SAMUEL Ullman (1840—1924) pernah menulis dalam prosa liriknya, Youth, yang terjemahan bebasnya kurang lebih begini: “Muda itu bukan urusan umur, melainkan sikap pemikiran; bukan berarti pipi kemerahan, bibir merah merekah dan dengkul kuat, melainkan terletak pada kemauan, kualitas imajinasi, kekuatan emosional, kesegaran dan kebugaran dari sumber paling dalam kehidupan.” Muda berarti penguasaan temperamental dari keberanian untuk mengatasi rasa malu,keengganan atas gairah. Pendeknya, suatu petualangan untuk menyenangi kesenangan hidup. Ini umumnya terjadi pada remaja 20 tahunan.
“Umur bisa mengeriputkan kulit, tapi kehilangan antusiasme hidup akan mengeriputkan jiwa. Tak peduli usia Anda 60 atau 16 tahun, jangan pernah kehilangan gairah yang tak habis-habisnya untuk ingin tahu apa yang terjadi, dan menikmati permainan hidup serta kehidupan. Setiap hati hendaknya memasang antena untuk menerima pesan keindahan, harapan, kegembiraan, gairah, keberanian dan kekuatan dari alam semesta yang tak terbatas, maka Anda akan selalu muda.
“Bila antena itu tak keluar, maka jiwa akan diselimuti salju pesimisme dan sinisme. Anda bisa tua pada usia 20 tahun, dan sebaliknya bila antena keluar memanjang menangkap sinyal optimisme tadi, maka ada harapan Anda akan mati muda pada usia 80 tahun.”
KUTIPAN tulisan Samuel Ullman itu, oleh Jenderal Douglas McArthur, si Singa Pasifik dalam Perang Dunia II, disimpan di dompetnya sebagai pendorong perjuangannya. Lembaran itu diletakkan di meja tulisnya, di Tokyo, yang 40 tahun kemudian menyebar di kalangan eksekutif Jepang, muda, apalagi yang tua. Gairah itu menjadi dapur pacu mereka untuk maju. Sampai-sampai, tahun 1990 diadakan pertemuan besar para pengagum Samuel Ullman. Maka, lihatlah Jepang sekarang!
Bagaimana dengan Indonesia? Duh, negeri kita dipenuhi oleh generasi muda berjiwa keriput karena tak tahu gairah hidup perjuangan bangsanya.

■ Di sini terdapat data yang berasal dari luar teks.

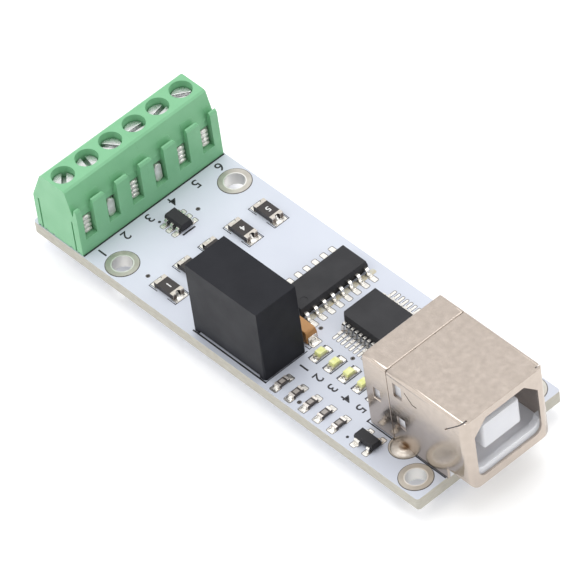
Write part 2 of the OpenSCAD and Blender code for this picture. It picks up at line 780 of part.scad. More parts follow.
// One contact's bent strip: along the tongue, then down through the board
module contact_path(row, side, grow = 0) {
    up = row == 0 ? -1 : 1;
    strip_z = tongue_z + up * (tongue_h / 2 - contact_t / 2);
    end_x = usb_x1 - tongue_setback - 0.8;
    w = contact_w + 2 * grow;
    t = contact_t + 2 * grow;
    low = grow > 0 ? -cut : -(board_t + pin_proud);
    translate([row_x[row] - t / 2, side * pin_gap_y / 2 - w / 2, low]) {
        cube([t, w, strip_z + t / 2 - low]);
    }
    translate([row_x[row] - t / 2, side * pin_gap_y / 2 - w / 2, strip_z - t / 2]) {
        cube([end_x + grow - row_x[row] + t / 2, w, t + (up > 0 ? 1 : 0) * (grow > 0 ? 1 : 0)]);
    }
}

module socket_contacts() {
    color("gold") translate([0, usb_y, top]) {
        for (row = [0, 1], side = [-1, 1]) contact_path(row, side);
    }
}

// A moulded case: open below, slightly narrower at the top
module drafted_block(l, w, h, draft) {
    intersection() {
        run_y(w, -w / 2) polygon([[-l / 2, 0], [l / 2, 0], [l / 2 - draft, h], [-l / 2 + draft, h]]);
        run_x(l, -l / 2) polygon([[-w / 2, 0], [w / 2, 0], [w / 2 - draft, h], [-w / 2 + draft, h]]);
        linear_extrude(h) translate([-l / 2, -w / 2]) round_outline(l, w, 0.35);
    }
}

module converter_case() {
    inner_l = dc_l - 2 * dc_wall;
    inner_w = dc_w - 2 * dc_wall;
    color("dimgray") translate([dc_x, dc_y, top]) difference() {
        drafted_block(dc_l, dc_w, dc_h, dc_draft);
        block(inner_l, inner_w, dc_h - dc_wall, [0, 0, -cut]);
        block(dc_l - 2 * dc_foot_l, dc_w + 1, dc_foot_h + cut, [0, 0, -cut]);
    }
}

module converter_potting() {
    inner_l = dc_l - 2 * dc_wall;
    inner_w = dc_w - 2 * dc_wall;
    color("black") difference() {
        block(inner_l, inner_w, dc_h - dc_wall - dc_potting_sunk - cut, [dc_x, dc_y, top + dc_potting_sunk]);
        at_converter_pins() block(dc_pin_w, dc_pin_w, dc_pin_inner, [0, 0, top]);
    }
}

module converter_pins() {
    color("silver") at_converter_pins() {
        block(dc_pin_w, dc_pin_w, board_t + pin_proud + dc_pin_inner, [0, 0, -pin_proud]);
    }
}

// A moulded chip body with a flat parting band at mid height
module chip_outline(w, h, draft) {
    mid = chip_rise + (h - chip_rise) / 2;
    polygon([
        [-w / 2 + draft, chip_rise], [w / 2 - draft, chip_rise],
        [w / 2, mid - foot_t / 2], [w / 2, mid + foot_t / 2], [w / 2 - draft, h],
        [-w / 2 + draft, h], [-w / 2, mid + foot_t / 2], [-w / 2, mid - foot_t / 2]
    ]);
}

// length runs along Y, width along X
module chip_body(l, w, h, draft = 0.12) {
    intersection() {
        run_y(l, -l / 2) chip_outline(w, h, draft);
        run_x(w, -w / 2) chip_outline(l, h, draft);
    }
}

// A gull-wing lead leaving the body at x = 0 towards +X
module gull_lead(reach, h, t, w) {
    mid = chip_rise + (h - chip_rise) / 2;
    foot = reach * 0.5;
    shoulder = reach * 0.3;
    run_y(w, -w / 2) polygon([
        [0, mid + t / 2], [shoulder, mid + t / 2], [shoulder + t, mid - t / 3], [reach - foot + t * 0.6, t],
        [reach, t], [reach, 0], [reach - foot, 0], [reach - foot - t * 0.4, t * 0.7],
        [shoulder - t * 0.2, mid - t / 2], [0, mid - t / 2]
    ]);
}

// Leads on both long sides of a chip whose length runs along Y
module lead_rows(count, step, body_w, span, h, t, w) {
    for (side = [0, 180], i = [0:count - 1]) rotate(side) {
        translate([body_w / 2, (i - (count - 1) / 2) * step, 0]) gull_lead((span - body_w) / 2, h, t, w);
    }
}

module isolator_body() {
    color("dimgray") translate([iso_x, iso_y, top]) difference() {
        chip_body(iso_l, iso_w, iso_h);
        // half-round end mark and shallow moulding mark
        translate([0, -iso_l / 2, iso_h - 0.1]) cylinder(h = 1, d = 1.1);
        translate([iso_w / 4, -iso_l / 2 + 1.3, iso_h - 0.06]) cylinder(h = 1, d = 0.9);
    }
}

module isolator_leads() {
    color("silver") translate([iso_x, iso_y, top]) {
        lead_rows(8, iso_pitch, iso_w, iso_span, iso_h, foot_t, 0.42);
    }
}

module bridge_body() {
    color("dimgray") translate([bridge_x, bridge_y, top]) rotate(90) difference() {
        chip_body(bridge_l, bridge_w, bridge_h, 0.15);
        // cut corner beside the first lead
        translate([-bridge_w / 2, bridge_l / 2, 0]) rotate(45) {
            block(2 * bridge_notch, 2 * bridge_notch, 2 * bridge_h, [0, 0, -cut]);
        }
    }
}

module bridge_leads() {
    color("silver") translate([bridge_x, bridge_y, top]) rotate(90) {
        lead_rows(14, bridge_pitch, bridge_w, bridge_span, bridge_h, 0.15, 0.36);
    }
}

module buffer_body() {
    color("dimgray") translate([buffer_x, buffer_y, top]) rotate(90) {
        chip_body(sot_l, buffer_w, buffer_h, 0.1);
    }
}

module buffer_leads() {
    color("silver") translate([buffer_x, buffer_y, top]) rotate(90) {
        lead_rows(3, 0.95, buffer_w, buffer_span, buffer_h, 0.15, 0.4);
    }
}

module guard_body() {
    color("dimgray") translate([guard_x, guard_y, top]) rotate(90) {
        chip_body(sot_l, guard_w, guard_h, 0.1);
    }
}

// Three narrow leads and one wide one
module guard_leads() {
    reach = (guard_span - guard_w) / 2;
    color("silver") translate([guard_x, guard_y, top]) rotate(90) {
        for (y = [-0.95, 0.95]) translate([guard_w / 2, y, 0]) gull_lead(reach, guard_h, 0.13, 0.42);
        rotate(180) {
            translate([guard_w / 2, 0.95, 0]) gull_lead(reach, guard_h, 0.13, 0.42);
            translate([guard_w / 2, -0.77, 0]) gull_lead(reach, guard_h, 0.13, 0.78);
        }
    }
}

// The moulded capacitor body between its two folded terminals
module tantalum_body() {
    color("sandybrown") translate([tant_x, tant_y, top]) intersection() {
        difference() {
            body_l = tant_l - 2 * tant_cap_t;
            run_y(tant_w, -tant_w / 2) polygon([
                [-body_l / 2, tant_cap_t], [body_l / 2, tant_cap_t], [body_l / 2, tant_h * 0.6],
                [body_l / 2 - 0.15, tant_h], [-body_l / 2 + 0.15, tant_h], [-body_l / 2, tant_h * 0.6]
            ]);
            // bevel of the positive end
            translate([body_l / 2, 0, tant_h]) rotate([0, 45, 0]) block(0.4, tant_w + 1, 0.4, [0, 0, -0.2]);
        }
        run_x(tant_l, -tant_l / 2) polygon([
            [-tant_w / 2, 0], [tant_w / 2, 0], [tant_w / 2, tant_h * 0.6],
            [tant_w / 2 - 0.1, tant_h], [-tant_w / 2 + 0.1, tant_h], [-tant_w / 2, tant_h * 0.6]
        ]);
    }
}

module tantalum_terminals() {
    color("silver") translate([tant_x, tant_y, top]) for (side = [0, 180]) rotate(side) {
        w = tant_w * 0.75;
        run_y(w, -w / 2) polygon([
            [tant_l / 2 - 0.8, 0], [tant_l / 2, 0], [tant_l / 2, tant_h * 0.55],
            [tant_l / 2 - tant_cap_t, tant_h * 0.55], [tant_l / 2 - tant_cap_t, tant_cap_t],
            [tant_l / 2 - 0.8, tant_cap_t]
        ]);
    }
}

// A flat chip part along X: its body ends inside the folded end caps
module chip_core(l, w, h) {
    block(l - 2 * cap_t, w, h - 2 * cap_t, [0, 0, cap_t]);
}

// The two metal end caps round a chip part's core
module chip_caps(l, w, h, cap_l) {
    difference() {
        block(l, w, h);
        block(l - 2 * cap_t, w + 1, h - 2 * cap_t, [0, 0, cap_t]);
        block(l - 2 * cap_l, w + 1, h + 1, [0, 0, -cut]);
    }
}

module fuse(i) {
    color("dimgray") translate([fuse_at(i)[0], fuse_at(i)[1], top]) difference() {
        chip_core(fuse_l, fuse_w, fuse_h);
        for (side = [-1, 1]) translate([side * fuse_l / 2, 0, -cut]) cylinder(h = fuse_h + 1, d = notch_d);
    }
}

module fuse_caps() {
    color("silver") for (i = [1:FUSES]) translate([fuse_at(i)[0], fuse_at(i)[1], top]) difference() {
        chip_caps(fuse_l, fuse_w, fuse_h, fuse_cap_l);
        for (side = [-1, 1]) translate([side * fuse_l / 2, 0, -cut]) cylinder(h = fuse_h + 1, d = notch_d);
    }
}

// A lamp's domed lens on its base
module lamp(i) {
    lens_l = lamp_l - 2 * lamp_end;
    color("khaki") translate([lamp_at(i), lamp_y, top + lamp_base_h]) intersection() {
        block(lamp_w, lens_l, lamp_h - lamp_base_h);
        run_x(lamp_w, -lamp_w / 2) polygon([
            [-lens_l / 2, 0], [lens_l / 2, 0], [lens_l / 2 - 0.1, lamp_h - lamp_base_h],
            [-lens_l / 2 + 0.1, lamp_h - lamp_base_h]
        ]);
    }
}

module lamp_bases() {
    color("ivory") for (i = [1:LAMPS]) translate([lamp_at(i), lamp_y, top]) difference() {
        block(lamp_w, lamp_l, lamp_base_h);
        for (side = [-1, 1]) translate([0, side * lamp_l / 2, -cut]) cylinder(h = 1, d = lamp_notch_d);
    }
}

module resistor(i) {
    color("dimgray") translate([lamp_at(i), res_y, top]) rotate(90) chip_core(res_l, res_w, res_h);
}

module resistor_caps() {
    color("silver") for (i = [1:LAMPS]) translate([lamp_at(i), res_y, top]) rotate(90) {
        chip_caps(res_l, res_w, res_h, res_cap_l);
    }
}

// One cone of solder under the board round a pin of the given section
module solder_cone(d, l, w) {
    difference() {
        mirror([0, 0, 1]) cylinder(h = pin_proud * 0.55, d1 = d, d2 = d * 0.6);
        block(l, w, 4, [0, 0, -3]);
    }
}

module pin_solder() {
    color("silver") {
        at_terminal_pins() solder_cone(2.2, term_pin_t, term_pin_w);
        at_converter_pins() solder_cone(1.7, dc_pin_w, dc_pin_w);
        at_socket_pins() solder_cone(1.8, contact_t, contact_w);
    }
}

board();
mount_rings();
terminal_housing_near();
terminal_housing_far();
terminal_screws();
for (i = [1:2 * poles]) terminal_cage(i);
terminal_leaves();
socket_shell();
socket_rear_cover();
socket_insert();
socket_contacts();
tab_rings();
tab_solder();
converter_case();
converter_potting();
converter_pins();
isolator_body();
isolator_leads();
bridge_body();
bridge_leads();
buffer_body();
buffer_leads();
guard_body();
guard_leads();
tantalum_body();
tantalum_terminals();
pin_solder();
for (i = [1:FUSES]) fuse(i);
fuse_caps();
for (i = [1:LAMPS]) lamp(i);
lamp_bases();
for (i = [1:LAMPS]) resistor(i);
resistor_caps();
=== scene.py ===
import math

import bmesh
import bpy
from mathutils import Matrix, Quaternion, Vector


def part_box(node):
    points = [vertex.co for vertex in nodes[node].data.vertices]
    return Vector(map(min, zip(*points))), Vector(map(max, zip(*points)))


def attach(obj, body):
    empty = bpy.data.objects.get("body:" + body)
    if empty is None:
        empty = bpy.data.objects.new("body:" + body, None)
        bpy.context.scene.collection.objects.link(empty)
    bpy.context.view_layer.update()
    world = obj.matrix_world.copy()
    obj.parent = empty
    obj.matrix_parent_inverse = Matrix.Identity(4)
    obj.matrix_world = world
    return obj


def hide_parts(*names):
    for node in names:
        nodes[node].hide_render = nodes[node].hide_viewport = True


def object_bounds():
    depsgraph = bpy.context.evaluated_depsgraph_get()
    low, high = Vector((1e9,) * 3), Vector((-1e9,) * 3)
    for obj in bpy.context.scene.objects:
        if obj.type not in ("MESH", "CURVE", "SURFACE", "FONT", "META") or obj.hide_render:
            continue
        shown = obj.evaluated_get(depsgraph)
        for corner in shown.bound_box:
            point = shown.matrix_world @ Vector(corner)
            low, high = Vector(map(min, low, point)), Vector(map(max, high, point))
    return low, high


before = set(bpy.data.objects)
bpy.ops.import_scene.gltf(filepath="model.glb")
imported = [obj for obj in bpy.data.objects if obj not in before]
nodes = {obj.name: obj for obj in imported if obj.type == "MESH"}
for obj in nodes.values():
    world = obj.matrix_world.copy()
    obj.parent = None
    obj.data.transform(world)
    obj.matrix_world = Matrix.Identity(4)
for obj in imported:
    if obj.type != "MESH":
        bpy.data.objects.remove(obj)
cad_low, cad_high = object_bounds()
MM = 0.001


# Table and daylight
# The module lies on a plain white table that glows a little, as a light table does. Soft lamps
# stand over the near long edge and the socket end, and one hangs above. The room is pale, and
# brighter behind the module.
def screen_colour(red, green, blue):
    """A colour as a screen shows it, from 0 to 255, as linear light."""
    def linear(value):
        share = value / 255
        return share / 12.92 if share <= 0.04045 else ((share + 0.055) / 1.055) ** 2.4
    return (linear(red), linear(green), linear(blue), 1.0)


def new_material(name, colour, roughness=0.5, metallic=0.0):
    """A material with its shader's own colour, roughness and metal set."""
    material = bpy.data.materials.new(name)
    material.use_nodes = True
    shader = material.node_tree.nodes["Principled BSDF"]
    shader.inputs["Base Color"].default_value = colour
    shader.inputs["Roughness"].default_value = roughness
    shader.inputs["Metallic"].default_value = metallic
    return material, material.node_tree, shader


def new_piece(name, shape):
    """A piece of that name from a finished shape."""
    mesh = bpy.data.meshes.new(name)
    shape.to_mesh(mesh)
    shape.free()
    piece = bpy.data.objects.new(name, mesh)
    bpy.context.scene.collection.objects.link(piece)
    return piece


TABLE_SIZE = 6.0
TABLE_COLOUR = screen_colour(253, 253, 253)
TABLE_GLOW = 0.15
table_bm = bmesh.new()
bmesh.ops.create_grid(table_bm, x_segments=1, y_segments=1, size=TABLE_SIZE / 2)
bmesh.ops.translate(table_bm, verts=table_bm.verts, vec=(0, 0, cad_low.z))
table = new_piece("table", table_bm)
table_paint, _, shader = new_material("table_paint", TABLE_COLOUR, roughness=0.6)
shader.inputs["Emission Color"].default_value = TABLE_COLOUR
shader.inputs["Emission Strength"].default_value = TABLE_GLOW
table.data.materials.append(table_paint)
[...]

Padahal, para pendiri bangsa yang dulu selalu “berjiwa muda” menangkap sinyal kehidupan pada kawasan tumpah darah mereka, lalu merumuskan konsep Negara Kesatuan RI, dilengkapi dengan UUD 1945, dan Pancasila sebagai dasarnya.
Sayangnya, entah karena pengaruh apa, para pemimpin bangsa sekarang ini relatif tidak mewarisi semangat para pendahulu kita itu. Lihat, gairah hidup mereka bukan untuk kepentingan bangsa dan negara, melainkan untuk diri, keluarga, dan kelompoknya. Makin tua bangsa ini, makin “renta” pemimpinnya. Jiwa-jiwa keriput para pemimpin muda justru renta, tidak bergairah untuk berjuang.
Mereka merasa cukup menerima “rente”, “komisi”, “cukup terima pensiun” atau imbalan hidup enak kalau memuluskan penguasaan asing pada sumber daya yang dipunyai oleh Indonesia. Bahkan, bayangkan, ada seseorang yang masih muda, yang pernah menjadi menteri, mengatakan, “Kantongi dulu nasionalisme. Tidak ada tempat bagi nasionalisme dan kedaulatan ekonomi di tengah terang benderangnya arus globalisasi.” SONTOLOYO!
Menyerahkah kita, wahai anak-anak muda Indonesia? Tidak! Jangan! Menyerah pada keadaan jelas bukan jiwa “orang muda”. Itu jiwa orang renta yang pesimistis dan sinis terhadap kekuatan bangsa sendiri, orang renta yang kehilangan gairah hidup, orang renta yang tidak mengantongi nasionalisme, melainkan mengantongi rente pembudakan diri pada kekuatan asing.
Seperti kata Samuel Ullman, untuk menjadi renta dan keriput ternyata tidak harus menunggu tua. Kekuatan neoimperalis paham tentang itu. Maka, lewat orang-orang muda yang berjiwa renta dan keriput itulah mereka menghunjamkan lebih dalam pengaruhnya. Kita tidak antipengaruh asing. Kita tidak juga antimodal asing. Seperti kata Bung Karno, “Kita tidak antimodal asing. Tapi, semua modal asing harus di bawah kendali pemerintah Indonesia.”
Bagaimana anak-anak muda Indonesia? Wahai!